Me tenant au côté de l'autre albinos de la pièce, j'attendis en silence que les Chiens se retrouvent au complet, avisant Sora avec un regard teinté d'intérêt pour observer la moindre de ses émotions peu habituelles. Lorsque tout le monde fut présent, la cornue se mit a remplir les verres qui deviendraient les nôtres, afin de trinquer sur la mort du Moustachu. Sora était sans doute la seule vraie affectée par cette disparition. De ce que j'avais compris, c'était cet Ishiyato qui avait pris soin d'elle après la vie de misère qu'elle avait mené. C'était sans doute l'un de ses repaires qui s'était éteint. Lui en restait-il seulement d'autres ? Quoi qu'il en soit, elle parla en meneuse, souhaitant reprendre le flambeau tout en promettant des effusions de sang et de la vengeance. Si ces aspects là ne m'intéressaient pas vraiment, j'étais en revanche ravie d'apprendre que nous continuerions de répandre la mort dans notre sillage : mon Eternel en avait bien besoin. Hormis cela, la disparition du Chien Dominant ne m'affecta pas le moins du monde. Il m'arrivait encore certaines fois de me réveiller en me demandant ce que je faisais encore ici, parmi cette bande éclectique qui n'avait de cesse de s'agrandir...
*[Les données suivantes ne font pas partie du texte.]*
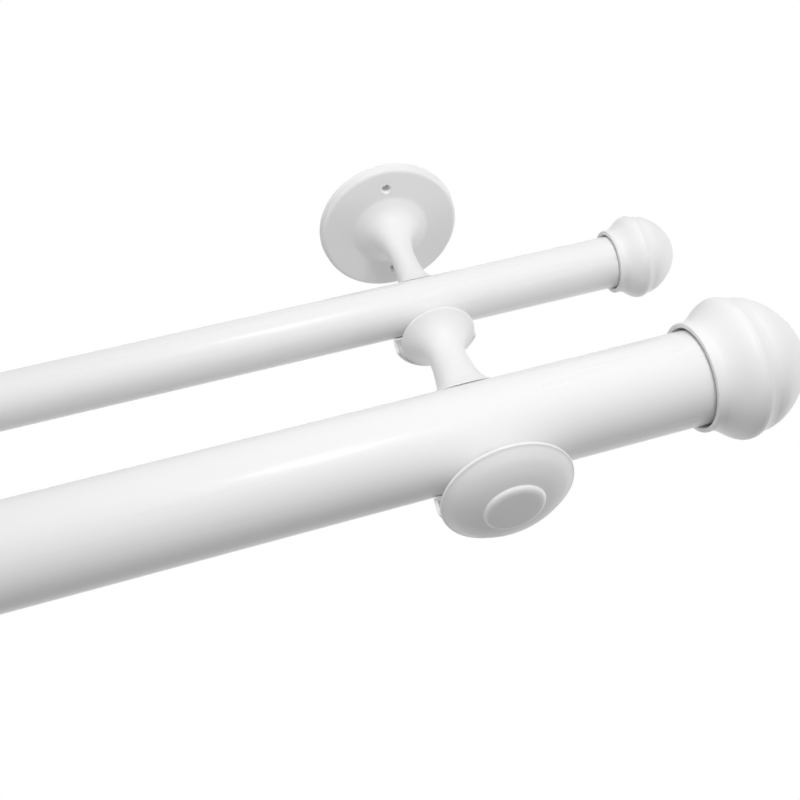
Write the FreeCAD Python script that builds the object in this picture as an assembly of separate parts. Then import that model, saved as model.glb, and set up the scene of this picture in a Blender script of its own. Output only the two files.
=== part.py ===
import FreeCAD, Part
import math
import os

from FreeCAD import Placement, Rotation, Vector

# Double curtain pole in white enamelled metal: a thick front pole and a thin rear pole,
# carried by a pair of wall brackets, with a turned finial on each pole end.
# Millimetres. X runs along the poles, the room is towards -Y, Z is up. The origin lies on
# the wall, midway between the brackets, at the height of the pole axes.

# Poles
POLE_LENGTH = 1200.0
FRONT_POLE_R = 14.0
FRONT_POLE_WALL = 1.2
REAR_POLE_R = 8.5
REAR_POLE_WALL = 1.0

# Places of the pole axes in front of the wall, and of the brackets along the poles
REAR_REACH = 46.0
FRONT_REACH = 103.0
POLE_OVERHANG = 70.0
BRACKET_X = POLE_LENGTH / 2 - POLE_OVERHANG

# Clearances
CRADLE_GAP = 0.3
THREAD_GAP = 0.1
PLUG_GAP = 0.15

# Wall rose and stem, turned about the bracket's axis
ROSE_R = 24.4
ROSE_THICKNESS = 3.9
ROSE_FOOT_HEIGHT = 0.9
ROSE_FOOT_STEP = 0.35
ROSE_ROUND = 1.0
SCREW_HOLE_R = 1.75
SCREW_HOLE_REACH = 17.0
SCREW_HOLE_MOUTH = 0.5
STEM_FOOT_R = 13.2

# Turned profiles of the slender stem and of the rear cup. The stem's points are (share of the
# way from the rose's face to the back of the cup, radius), the cup's points are (distance in
# front of the pole axis, radius). The first point of the cup is its back.
STEM_PROFILE = ((0.06, 9.6), (0.16, 7.0), (0.31, 5.3), (0.52, 4.3), (0.69, 4.15), (0.86, 4.4))
REAR_CUP_PROFILE = ((-13.0, 5.6), (-9.0, 8.2), (-5.0, 10.7), (0.0, 12.2), (7.0, 12.9))

# Cradle cups: mouth radius, wall in front of the pole, height of the lip behind the pole
# and of the wall before it. The lip's flat top falls towards the wall at the lip slope, the
# front wall's top falls towards the mouth at the front slope, and a conical hub stands
# round the stud, widest at the mouth. The lip is chamfered on its pole side.
REAR_CUP_R = 13.4
REAR_CUP_WALL = 5.4
REAR_CUP_LIP = 6.2
REAR_LIP_SLOPE = 0.14
REAR_CUP_FRONT = -4.4
REAR_HUB_R = 9.0
FRONT_CUP_R = 19.4
FRONT_CUP_WALL = 4.5
FRONT_CUP_LIP = 9.6
FRONT_LIP_SLOPE = 0.24
FRONT_CUP_FRONT = -6.0
FRONT_HUB_R = 12.0
CUP_EDGE = 0.6
FRONT_SLOPE = 0.4
HUB_SLOPE = 0.78
LIP_CHAMFER = 0.5

# Extension arm, which screws to the rear cup and carries the front cup
ARM_SEAT_HEIGHT = 1.2
ARM_LIP_R = 11.8
ARM_LIP_THICKNESS = 1.2

# Turned profiles of the neck, from the face of the lip to the back of the cup, and of the
# front cup, written like those of the wall bracket
NECK_PROFILE = ((0.05, 9.6), (0.14, 7.6), (0.26, 6.15), (0.42, 5.7), (0.64, 6.1), (0.84, 6.85))
FRONT_CUP_PROFILE = ((-16.0, 8.3), (-13.0, 10.8), (-10.0, 13.6), (-6.0, 15.7), (0.0, 17.5), (9.0, 18.8))

# Front cap: its slot is the gap between the cup's mouth and the cap's rim, and its dome rises
# from the rim to the button with its middle at the bulge's share of the height
CAP_R = 18.5
CAP_SLOT = 2.4
CAP_RIM_THICKNESS = 1.2
CAP_DOME_HEIGHT = 4.5
CAP_DOME_BULGE = 0.7
CAP_WALL = 1.8
CAP_HUB_R = 5.0
BUTTON_R = 9.0
BUTTON_HEIGHT = 1.2
BUTTON_CROWN = 0.6

# Fasteners
JOINING_STUD_R = 3.0
JOINING_STUD_LENGTH = 12.0
JOINING_STUD_IN_CUP = 4.2
CAP_STUD_R = 2.5
CAP_STUD_LENGTH = 7.6
CAP_STUD_IN_CUP = 3.6
STUD_CHAMFER = 0.4
GRUB_R = 2.0
GRUB_LENGTH = 3.4
GRUB_HEX = 2.0
GRUB_HEX_DEPTH = 1.4
GRUB_SEAT_GAP = 0.1

# Finials. Distances along the pole are measured from the open rim of the collar. The rear
# finial repeats the front one's profile at the smaller size, with a slightly longer collar.
COLLAR_R = 16.3
COLLAR_LENGTH = 3.0
COLLAR_WALL = 1.0
FINIAL_LENGTH = 34.0
FINIAL_PROFILE = ((5.0, 17.2), (7.0, 18.6), (9.0, 20.1), (11.0, 21.1), (12.8, 21.2), (14.6, 20.55),
                  (16.3, 20.1), (18.2, 19.8), (21.0, 18.8), (25.0, 16.3), (29.0, 12.5),
                  (32.0, 8.1), (33.5, 4.3))
FRONT_SIZE = 1.0
REAR_SIZE = 0.64
REAR_COLLAR_EXTRA = 0.4
TUBE_ENTRY = 6.5

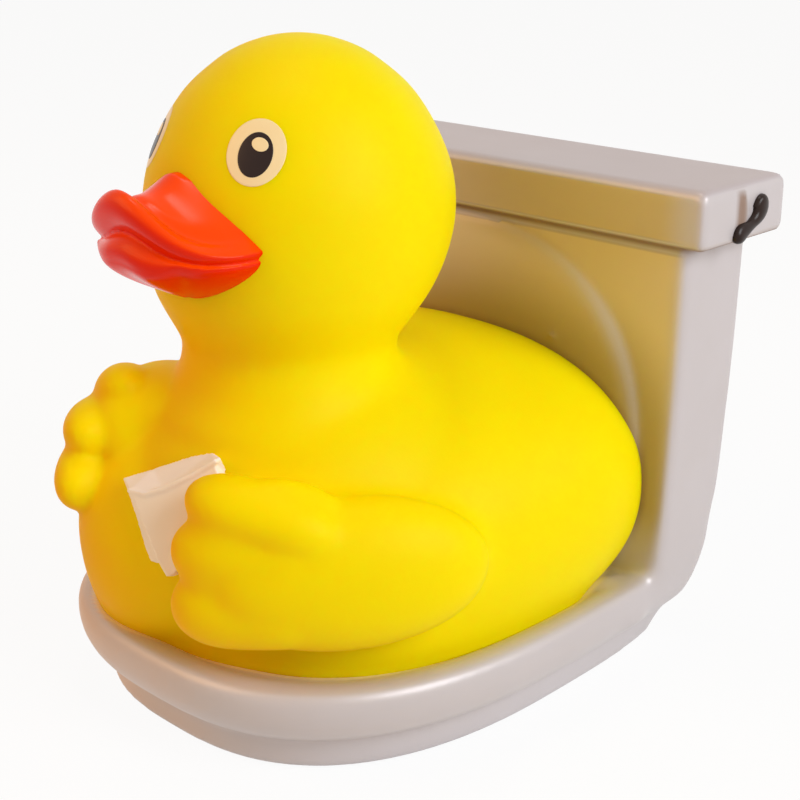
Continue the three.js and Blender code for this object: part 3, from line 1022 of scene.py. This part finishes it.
for piece, material, rule in [
    (duck_skin, yellow_vinyl, vinyl_painted_warm_shade),
    (bill, bill_paint, bill_painted_shade),
    (toilet_skin, toilet_paint, mask_lines_and_painted_light),
    (paper, paper_paint, paper_painted_shade),
]:
    paint(piece, material)
    carry_tint(piece, rule.__name__, rule)
    tinted(material, rule.__name__)
paint(flush_lever, dark_paint)
for piece in eye_rings + glints:
    paint(piece, eye_paint)
for piece in pupils:
    paint(piece, dark_paint)
for node, material in [("squeaker_case", case_resin), ("reed_block", block_resin), ("reed", reed_brass)]:
    paint(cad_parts[node], material)
print("finishes", sorted(material.name for material in bpy.data.materials))

# %% [markdown]
# ## Floor, light and camera
# The floor is pale and catches the duck's shadow. To the camera, and in what glossy paint mirrors, it
# is nearly as white as the background, so only the shadow tells it apart.

# %% Floor
FLOOR_SIZE = 12
FLOOR_GLOW = 0.93
bpy.ops.object.select_all(action="DESELECT")
bpy.ops.mesh.primitive_plane_add(size=FLOOR_SIZE, location=(0, 0, -0.2 * MM))
floor = bpy.context.object
floor.name = "floor"


def seen_by_camera(nodes, links):
    """1 for a ray from the camera, also by way of a mirror or through glass, and 0 for any other."""
    path = nodes.new("ShaderNodeLightPath")
    either = nodes.new("ShaderNodeMath")
    either.operation = "MAXIMUM"
    links.new(path.outputs["Is Camera Ray"], either.inputs[0])
    links.new(path.outputs["Is Glossy Ray"], either.inputs[1])
    all_three = nodes.new("ShaderNodeMath")
    all_three.operation = "MAXIMUM"
    links.new(either.outputs[0], all_three.inputs[0])
    links.new(path.outputs["Is Transmission Ray"], all_three.inputs[1])
    return all_three.outputs[0]


def floor_material():
    material, nodes, links, shader = new_material("pale_floor")
    shader.inputs["Base Color"].default_value = (0.9, 0.9, 0.9, 1)
    shader.inputs["Roughness"].default_value = 0.9
    shader.inputs["Specular IOR Level"].default_value = 0
    glow = nodes.new("ShaderNodeEmission")
    glow.inputs["Color"].default_value = (1, 1, 1, 1)
    share = nodes.new("ShaderNodeMath")
    share.operation = "MULTIPLY"
    share.inputs[1].default_value = FLOOR_GLOW
    links.new(seen_by_camera(nodes, links), share.inputs[0])
    mix = nodes.new("ShaderNodeMixShader")
    links.new(share.outputs[0], mix.inputs[0])
    links.new(shader.outputs[0], mix.inputs[1])
    links.new(glow.outputs[0], mix.inputs[2])
    links.new(mix.outputs[0], nodes["Material Output"].inputs["Surface"])
    return material


paint(floor, floor_material())
print("floor", floor.dimensions.x, "m")

# %% [markdown]
# The lamps are big and soft, so the vinyl has no hard shadows. The main one is cool and stands to the
# right, a warm one fills from the front left, and a small weak one above gives the bill its
# highlight. The world is a dim warm glow for the shadows, and plain white to the camera.

# %% Lamps
def lamp(name, place, aim, size, power, colour):
    light = bpy.data.lights.new(name, "AREA")
    light.shape = "DISK"
    light.size = size
    light.energy = power
    light.color = colour
    thing = bpy.data.objects.new(name, light)
    bpy.context.scene.collection.objects.link(thing)
    thing.location = place
    thing.rotation_euler = (Vector(aim) - Vector(place)).to_track_quat("-Z", "Y").to_euler()
    return thing


AIM = (0, 0, 0.04)
lamp("key", (0.62, 0.05, 0.42), AIM, 0.42, 3.55, (0.93, 0.96, 1.0))
lamp("fill", (-0.32, -0.52, 0.45), AIM, 0.5, 1.75, (1.0, 0.56, 0.22))
lamp("top", (-0.08, 0.02, 0.62), AIM, 0.14, 0.42, (1.0, 0.94, 0.88))


def make_world():
    world = bpy.data.worlds.new("studio")
    bpy.context.scene.world = world
    world.use_nodes = True
    nodes, links = world.node_tree.nodes, world.node_tree.links
    ground = nodes["Background"]
    ground.inputs["Color"].default_value = (1.0, 0.8, 0.56, 1)
    ground.inputs["Strength"].default_value = 0.27
    white = nodes.new("ShaderNodeBackground")
    white.inputs["Color"].default_value = (1, 1, 1, 1)
    mix = nodes.new("ShaderNodeMixShader")
    links.new(seen_by_camera(nodes, links), mix.inputs[0])
    links.new(ground.outputs[0], mix.inputs[1])
    links.new(white.outputs[0], mix.inputs[2])
    links.new(mix.outputs[0], nodes["World Output"].inputs["Surface"])


make_world()
print("lamps", sorted(light.name for light in bpy.data.lights))

# %% [markdown]
# The camera stands where the photograph was taken from. Its angles, its distance and the focal length
# in picture points come from a fit to the corners of the lid, the tank and the bowl.

# %% Camera
CAMERA_AZIMUTH = math.radians(43.888)
CAMERA_ELEVATION = math.radians(19.53)
CAMERA_DISTANCE = 241.21
CAMERA_TARGET = (0, 9.59, 38.01)
PICTURE_WIDTH = 800
FOCAL_PIXELS = 1538.25


def make_camera():
    data = bpy.data.cameras.new("camera")
    data.sensor_width = 36
    data.lens = FOCAL_PIXELS * data.sensor_width / PICTURE_WIDTH
    data.clip_start = 0.01
    camera = bpy.data.objects.new("camera", data)
    bpy.context.scene.collection.objects.link(camera)
    back = Vector((
        math.sin(CAMERA_AZIMUTH) * math.cos(CAMERA_ELEVATION),
        -math.cos(CAMERA_AZIMUTH) * math.cos(CAMERA_ELEVATION),
        math.sin(CAMERA_ELEVATION),
    ))
    camera.location = at(*CAMERA_TARGET) + back * CAMERA_DISTANCE * MM
    camera.rotation_euler = back.to_track_quat("Z", "Y").to_euler()
    bpy.context.scene.camera = camera
    return camera


print("lens", round(make_camera().data.lens, 1), "mm")
bpy.context.scene.view_settings.view_transform = "Standard"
Après quoi, le Clown s'empressa de prendre la parole, annonçant à sa façon qu'il continuerait de soutenir Sora. De mon côté, je bus d'une traite le liquide écœurant qui m'avait été servi, par respect, sans comprendre l'attirance des êtres pour ces liqueurs. Peut être que c'était cette sensation de brûlure désagréable que nous pouvions suivre parfaitement jusqu'à notre estomac qui se montrait rassurante en nous prouvant que nous étions vivant. Je posai mes yeux écarlates dans les prunelles de la cornue, cherchant a la gratifier d'une certaine empathie, bien que je n'étais pas certaine de savoir comment faire. C'est pour cela que j'ajoutais quelques mots réconfortants.
« Ne t'en fais pas Sora. Désormais, il sert l'Eternel. »
Il formait désormais ce tout qui permettrait à mon Céen de quitter les Cieux pour nous rejoindre et ainsi décimer l'Humanité.